Exercise objective =>
Copy each line below that includes "scene".

Source data =>
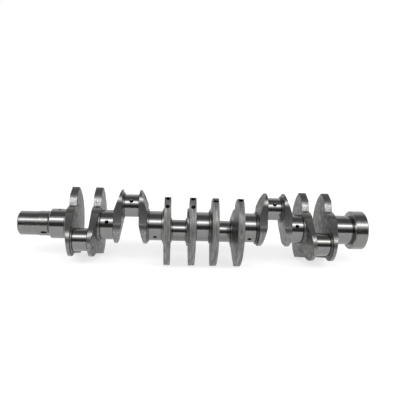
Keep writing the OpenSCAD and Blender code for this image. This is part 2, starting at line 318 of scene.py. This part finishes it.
tree.links.new(gloss.outputs["Result"], shader.inputs["Roughness"])
tree.links.new(mark_bump.outputs["Normal"], shader.inputs["Normal"])

# Corners flatter than the crown angle are rounded by the die, so they shade as
# one surface; sharper ones get a real rounded edge. A face further out than the
# edge of the rim is turned, and one that looks along the shaft is a cheek.
PLAIN_WEBS = (3, 4, 9, 10)
FORGED_EDGE = 0.0014
DEBURRED_EDGE = 0.0009
CROWN_ANGLE = math.radians(38)
SAME_PLACE = 0.00002
SAME_PLANE = math.radians(0.2)
RIM_EDGE = cad_high.y - 0.0012
CHEEK_SLOPE = 0.5
CHEEK, RIM, CONTOUR = 0, 1, 2
for k in range(1, 13):
    bpy.ops.object.select_all(action="DESELECT")
    cad_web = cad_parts[f"web_{k}"]
    cad_web.select_set(True)
    bpy.context.view_layer.objects.active = cad_web
    bpy.ops.object.duplicate()
    web = bpy.context.object
    web.name = f"finished_web_{k}"
    bpy.ops.object.mode_set(mode="EDIT")
    bpy.ops.mesh.select_all(action="SELECT")
    bpy.ops.mesh.remove_doubles(threshold=SAME_PLACE)
    bpy.ops.mesh.customdata_custom_splitnormals_clear()
    bpy.ops.mesh.dissolve_limited(angle_limit=SAME_PLANE)
    bpy.ops.object.mode_set(mode="OBJECT")
    bpy.ops.object.shade_smooth_by_angle(angle=CROWN_ANGLE)
    edge = web.modifiers.new("rounded edges", "BEVEL")
    edge.width = FORGED_EDGE if k in PLAIN_WEBS else DEBURRED_EDGE
    edge.segments = 2
    edge.limit_method = "ANGLE"
    edge.angle_limit = CROWN_ANGLE
    edge.harden_normals = True
    bpy.ops.object.modifier_apply(modifier=edge.name)
    web.data.materials.clear()
    for finish in (forged_steel, rim_steel, linished_steel):
        web.data.materials.append(finish)
    for face in web.data.polygons:
        if abs(face.normal.x) > CHEEK_SLOPE:
            face.material_index = CHEEK
        elif math.hypot(face.center.y, face.center.z) > RIM_EDGE:
            face.material_index = RIM
        else:
            face.material_index = CONTOUR
    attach(web, "root")
    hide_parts(f"web_{k}")


# The floor is a plain sheet of milky acrylic, lit from below. The studio round
# it is a soft tent: a long white panel in front and above, grey paper overhead
# and behind, and a dark gap low in front, which steel shows as long bands.

# The sheet ends close in front of the shaft, where the dark gap begins.
SHEET_SIDE = 6
SHEET_FRONT = 0.6

bpy.ops.mesh.primitive_plane_add(size=1, location=(0, 0, 0))
floor = bpy.context.object
floor.name = "floor"
bpy.ops.object.mode_set(mode="EDIT")
bpy.ops.mesh.select_all(action="SELECT")
bpy.ops.transform.resize(value=(SHEET_SIDE, SHEET_SIDE, 1))
bpy.ops.transform.translate(
    value=(0, SHEET_SIDE / 2 - SHEET_FRONT, cad_low.z))
bpy.ops.object.mode_set(mode="OBJECT")

# Milky acrylic: its own light fills most of the shadow, and its surface has a
# fine matt tooth, under a millimetre, that barely shows.
TOOTH = 0.0008
acrylic = bpy.data.materials.new("milky acrylic sheet")
acrylic.use_nodes = True
tree = acrylic.node_tree
shader = tree.nodes["Principled BSDF"]
shader.inputs["Roughness"].default_value = 0.9
shader.inputs["Emission Color"].default_value = (1, 1, 1, 1)
shader.inputs["Emission Strength"].default_value = 0.68
place = add_node(tree, "ShaderNodeTexCoord")
tooth = add_node(tree, "ShaderNodeTexNoise", None,
                 {"Scale": 1 / TOOTH, "Detail": 2},
                 {"Vector": place.outputs["Object"]})
tone = add_node(tree, "ShaderNodeValToRGB", None, None,
                {"Fac": tooth.outputs["Fac"]})
set_ramp(tone, [(0.3, hex_color("#aeaeae")), (0.7, hex_color("#b2b2b2"))])
tree.links.new(tone.outputs["Color"], shader.inputs["Base Color"])
floor.data.materials.append(acrylic)

# The tent runs the length of the shaft, so what it sends depends only on how
# high it stands: from 0 degrees in front, over the top, to 180 degrees behind.
# Each pair is an angle and the light from there, and between pairs it blends.
world = bpy.data.worlds.new("studio tent")
bpy.context.scene.world = world
world.use_nodes = True
tree = world.node_tree
tent = tree.nodes["Background"]
direction = add_node(tree, "ShaderNodeTexCoord")
parts = add_node(tree, "ShaderNodeSeparateXYZ", None, None,
                 {"Vector": direction.outputs["Generated"]})
forward = add_node(tree, "ShaderNodeMath", {"operation": "MULTIPLY"},
                   {1: -1.0}, {0: parts.outputs["Y"]})
height = add_node(tree, "ShaderNodeMath", {"operation": "ARCTAN2"}, None,
                  {0: parts.outputs["Z"], 1: forward.outputs["Value"]})
turn = add_node(tree, "ShaderNodeMath", {"operation": "DIVIDE"},
                {1: math.pi}, {0: height.outputs["Value"]})
panels = add_node(tree, "ShaderNodeValToRGB", None, None,
                  {"Fac": turn.outputs["Value"]})
BRIGHTEST = 6.0
tent_light = [
    (0, 0.07), (21, 0.09), (26, 0.5), (30, 0.9), (37, 1.3), (42, 3.0),
    (46, 5.6), (51, 5.6), (55, 3.0), (59, 1.2), (67, 0.7), (73, 0.22),
    (108, 0.20), (120, 0.5), (136, 1.0), (158, 0.9), (180, 0.8)]
set_ramp(panels, [(angle / 180, (*[light / BRIGHTEST] * 3, 1))
                  for angle, light in tent_light])
tree.links.new(panels.outputs["Color"], tent.inputs["Color"])
tent.inputs["Strength"].default_value = BRIGHTEST

# What shows behind the shaft is plain white paper, not the panels.
paper_wall = add_node(tree, "ShaderNodeBackground", None,
                      {"Color": (1, 1, 1, 1), "Strength": 1.0})
light_path = add_node(tree, "ShaderNodeLightPath")
seen = add_node(tree, "ShaderNodeMixShader", None, None,
                {0: light_path.outputs["Is Camera Ray"],
                 1: tent.outputs["Background"],
                 2: paper_wall.outputs["Background"]})
tree.links.new(seen.outputs["Shader"],
               tree.nodes["World Output"].inputs["Surface"])
bpy.context.scene.view_settings.view_transform = "Standard"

Exercise solution =>
Keep writing the OpenSCAD and Blender code for this image. This is part 2, starting at line 318 of scene.py. This part finishes it.
bpy.context.scene.world = world
bpy.context.scene.view_settings.view_transform = "Standard"